Clinton spoke at a hastily called news conference held in an airplane hangar, with her campaign plane behind her. She was headed to Philadelphia for a speech aimed at young voters, many of whom are cool toward her candidacy and are helping buoy the third-party run of libertarian Gary Johnson.

Trump said authorities may have to engage in racial profiling to more effectively fight the threat of terrorist attacks in the United States.

“Our local police, they know who a lot of these people are. They are afraid to do anything about it because they don’t want to be accused of, uh, profiling. And they don’t want to be accused of all sorts of things,” Trump said in the Fox interview.

He concluded: “Do we have a choice? Look what’s going on. Do we really have a choice? We’re tying to be so politically correct in our country.”

It’s not the first time Trump has suggested that racial profiling could be an effective tactic.

“But look, we have — whether it’s racial profiling or politically correct, we’d better get smart,” he said at a Fox News town hall meeting in August. “We are letting tens of thousands of people into our country. We don’t know what the hell we’re doing.”
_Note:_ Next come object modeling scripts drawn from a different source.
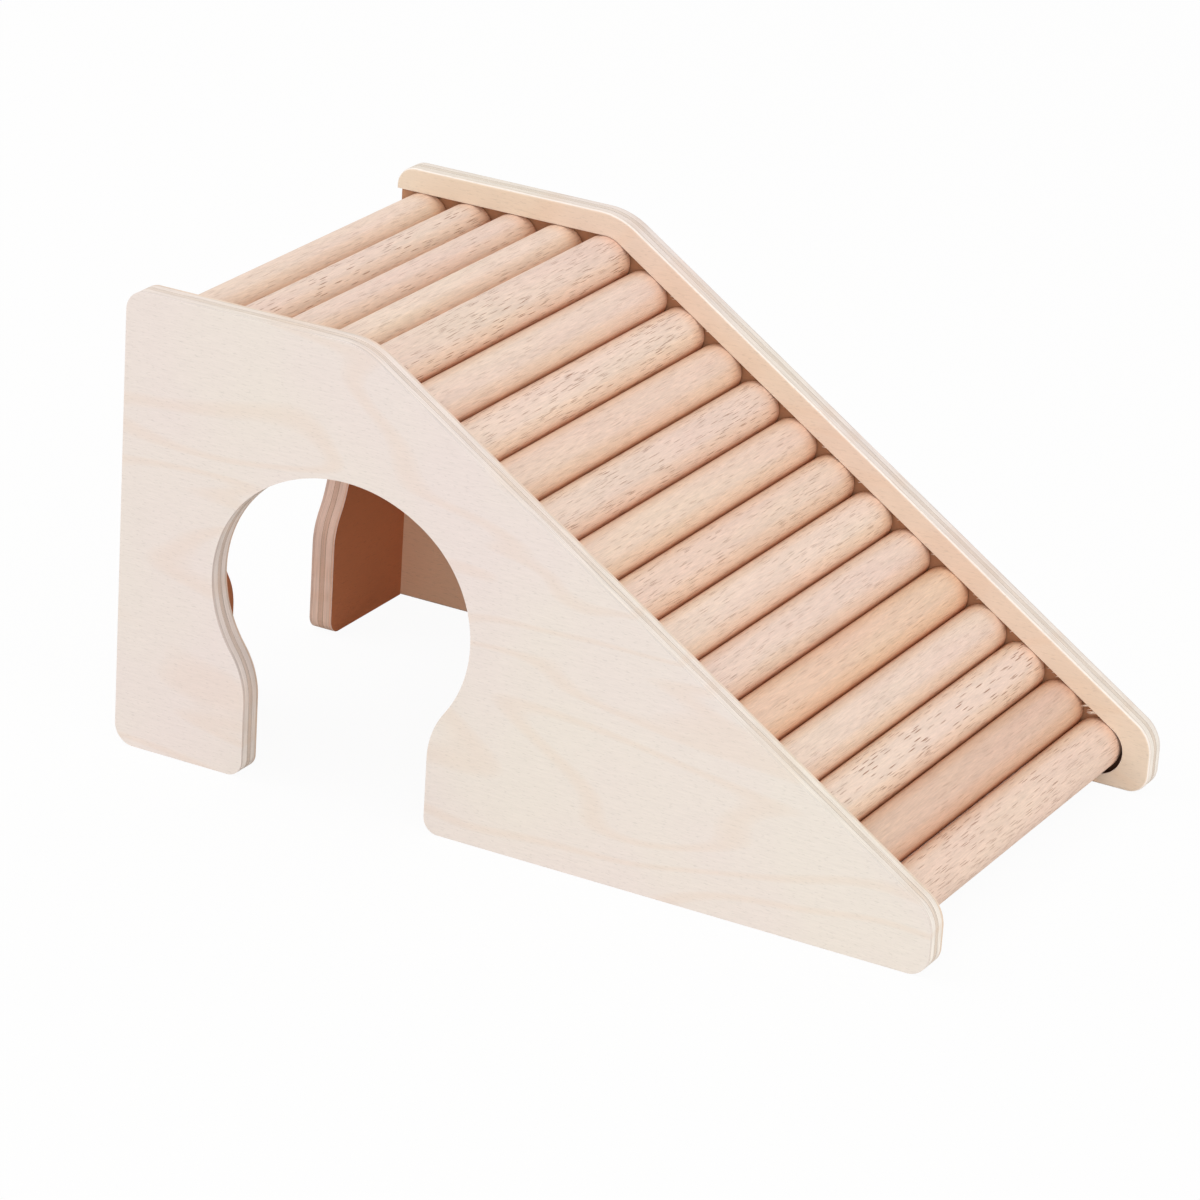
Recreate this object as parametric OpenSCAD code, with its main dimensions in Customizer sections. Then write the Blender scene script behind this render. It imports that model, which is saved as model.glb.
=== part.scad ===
// Wooden small animal hide: a ramp of round rods held between two grooved plywood sides.
// X points from the tall rear end to the nose, Y from the doorway panel across to the plain
// panel, and Z up. The origin is on the ground in the middle of the hide.

/* [Overall size] */
// Length from the rear edge to the nose
length = 168; // [164:1:176]
// Height of the flat top above the ground
height = 89; // [87:1:94]
// Width over the outer faces of both side panels
width = 99; // [84:1:130]

/* [Side panels] */
// Thickness of the plywood side panels
panel_thickness = 5; // [4:0.5:6]
// Radius of the upper rear corner
rear_top_radius = 4; // [2:0.5:8]
// Radius of the lower rear corner
rear_foot_radius = 4; // [2:0.5:8]
// Radius where the flat top bends into the slope
bend_radius = 15; // [8:1:20]
// Radius of the upper corner of the nose
nose_radius = 7; // [4:0.5:8]
// Radius of the lower corner of the nose
nose_foot_radius = 4; // [2:0.5:5]
// Width of the eased rims of the plywood
edge_ease = 0.5; // [0.3:0.1:1]

/* [Groove] */
// Strip of panel left above the groove
rail_height = 4.7; // [4:0.1:6]
// Depth of the groove in the inner face
groove_depth = 2.2; // [1.5:0.1:2.8]
// Width of the groove beyond the diameter of a rod
groove_play = 0.2; // [0.1:0.05:0.4]
// Gap between the last rod and the round end of the groove
groove_end_gap = 0.8; // [0.3:0.1:1.2]

/* [Rods] */
// Distance from the rear edge to the axis of the first rod
first_rod_inset = 6; // [5.5:0.1:7]
// Distance from the nose to the axis of the last rod
last_rod_inset = 11.4; // [11:0.1:14]
// Height of the axis of the last rod above the ground
last_rod_height = 7.5; // [7:0.1:9]
// Clearance between neighbouring rods
rod_gap = 0.1; // [0.05:0.05:0.3]
// Clearance between the end of a rod and the floor of the groove
rod_end_play = 0.1; // [0.05:0.05:0.25]
// Width of the eased rim at the ends of a rod
rod_end_ease = 0.8; // [0.3:0.1:1.5]

/* [Side doorway] */
// Distance from the rear edge to the middle of the doorway
doorway_middle = 47.3; // [45:0.1:49]
// Width of the doorway at its widest
doorway_width = 54.4; // [48:0.1:55]
// Height of the doorway above the ground
doorway_height = 62.8; // [58:0.1:64]
// Width of the neck of the doorway near the ground
doorway_neck = 39; // [34:0.1:42]
// Height of the widest place of the doorway
doorway_belly = 38; // [36:0.5:40]
// Radius where the arch turns into the neck
doorway_neck_radius = 16; // [10:1:18]
// Radius of the feet of the doorway
doorway_foot_radius = 3; // [1.5:0.5:4]

/* [Rear wall] */
// Thickness of the plywood rear wall
wall_thickness = 5; // [4.5:0.5:6]
// Step from the rear edge of the side panels to the rear wall
wall_inset = 0.3; // [0:0.1:0.8]
// Gap between the top of the rear wall and the underside of the first rod
wall_top_gap = 0.2; // [0.1:0.1:1]
// Width of the rear doorway at its widest
rear_doorway_width = 46.5; // [40:0.1:50]
// Height of the rear doorway above the ground
rear_doorway_height = 58; // [52:0.5:62]
// Width of the neck of the rear doorway near the ground
rear_doorway_neck = 36; // [32:0.1:38]
// Height of the widest place of the rear doorway
rear_doorway_belly = 36; // [34:0.5:38]
// Radius where the rear arch turns into the neck
rear_doorway_neck_radius = 12; // [8:1:14]
// Radius of the feet of the rear doorway
rear_doorway_foot_radius = 3; // [1.5:0.5:4]

/* [Dowel pins] */
// Diameter of the blind dowel pins
pin_diameter = 3; // [2:0.1:3]
// Length of a pin
pin_length = 9; // [6:0.5:12]
// Length of a pin inside the side panel
pin_in_panel = 2.8; // [2:0.1:3]
// Clearance round a pin and at its ends
pin_play = 0.1; // [0.05:0.05:0.2]
// Height of the lower pins
low_pin_height = 14; // [10:1:20]
// Height of the upper pins
high_pin_height = 60; // [50:1:66]

/* [Hidden] */
$fn = 96;
beech = "#e3bd97";
birch = "#efdcc6";

flat_rods = 4;
slope_rods = 13;
rod_count = flat_rods + 1 + slope_rods;

function pitch_at(angle) =
    (length - first_rod_inset - last_rod_inset) / (flat_rods + slope_rods * cos(angle));
function rod_depth_at(angle) = rail_height + (pitch_at(angle) - rod_gap + groove_play) / 2;
function drop_missing(angle) =
    height - rod_depth_at(angle) - last_rod_height - slope_rods * pitch_at(angle) * sin(angle);

// The slope angle at which the rods, side by side, reach from the flat top to the nose
function slope_between(low, high, halvings) =
    let (middle = (low + high) / 2)
    halvings == 0 ? middle
    : drop_missing(middle) > 0 ? slope_between(middle, high, halvings - 1)
    : slope_between(low, middle, halvings - 1);

slope_search = [20, 50];
search_steps = 40;
slope = slope_between(slope_search[0], slope_search[1], search_steps);
rod_pitch = pitch_at(slope);
rod_diameter = rod_pitch - rod_gap;
groove_width = rod_diameter + groove_play;
rod_depth = rail_height + groove_width / 2;
bend_rod_x = first_rod_inset + flat_rods * rod_pitch;
rod_z = height - rod_depth;
bend_x = bend_rod_x + rod_depth * tan(slope / 2);
nose_height = height - (length - bend_x) * tan(slope);
inner_width = width - 2 * panel_thickness;
wall_height = rod_z - rod_diameter / 2 - wall_top_gap;
pin_x = wall_inset + wall_thickness / 2;

// How far a cut runs on past the faces that it opens
run_out = 1;

function rod_name(i) = str("rod_", i < 10 ? "0" : "", i);

// The axis of rod i in the side view
function rod_axis(i) =
    i <= flat_rods + 1
    ? [first_rod_inset + (i - 1) * rod_pitch, rod_z]
    : [bend_rod_x, rod_z] + (i - 1 - flat_rods) * rod_pitch * [cos(slope), -sin(slope)];

// The outline of a side panel before its corners are rounded, with the radius of each corner
panel_corners = [
    [0, 0, rear_foot_radius],
    [0, height, rear_top_radius],
    [bend_x, height, bend_radius],
    [length, nose_height, nose_radius],
    [length, 0, nose_foot_radius]
];

function point(corner) = [corner[0], corner[1]];
function unit(v) = v / norm(v);
function corner_after(i) = (i + 1) % len(panel_corners);
function corner_before(i) = (i + len(panel_corners) - 1) % len(panel_corners);
function toward(i, j) = unit(point(panel_corners[j]) - point(panel_corners[i]));
function half_angle(i) = acos(toward(i, corner_before(i)) * toward(i, corner_after(i))) / 2;
function tangent_length(i) = panel_corners[i][2] / tan(half_angle(i));
function arc_start(i) = point(panel_corners[i]) + toward(i, corner_before(i)) * tangent_length(i);
function arc_end(i) = point(panel_corners[i]) + toward(i, corner_after(i)) * tangent_length(i);
function arc_middle(i) =
    point(panel_corners[i])
    + unit(toward(i, corner_before(i)) + toward(i, corner_after(i)))
    * panel_corners[i][2] / sin(half_angle(i));
function direction(v) = atan2(v[1], v[0]);

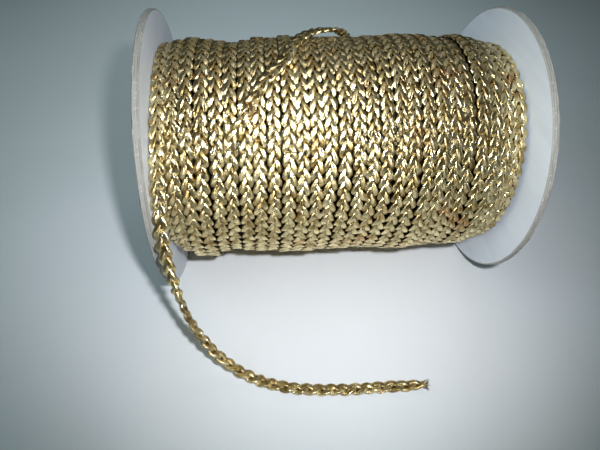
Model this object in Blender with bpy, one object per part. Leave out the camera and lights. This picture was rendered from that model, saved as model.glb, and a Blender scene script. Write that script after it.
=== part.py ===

On Saturday night, as initial reports about an explosion in Manhattan were still coming in and before the authorities had announced the details, Trump told supporters at a rally that a “bomb” had gone off in New York. On Monday, he bragged about his choice of words.

“What I said is exactly correct. I should be a newscaster because I called it before the news,” Trump said.

“I must tell you that just before I got off the plane, a bomb went off in New York and nobody knows exactly what’s going on,” Trump said shortly after he left his plane at a rally in Colorado Springs on Saturday night.

Law enforcement officials said they are investigating whether Rahami could have been influenced by international militant groups or the ongoing conflict in his homeland.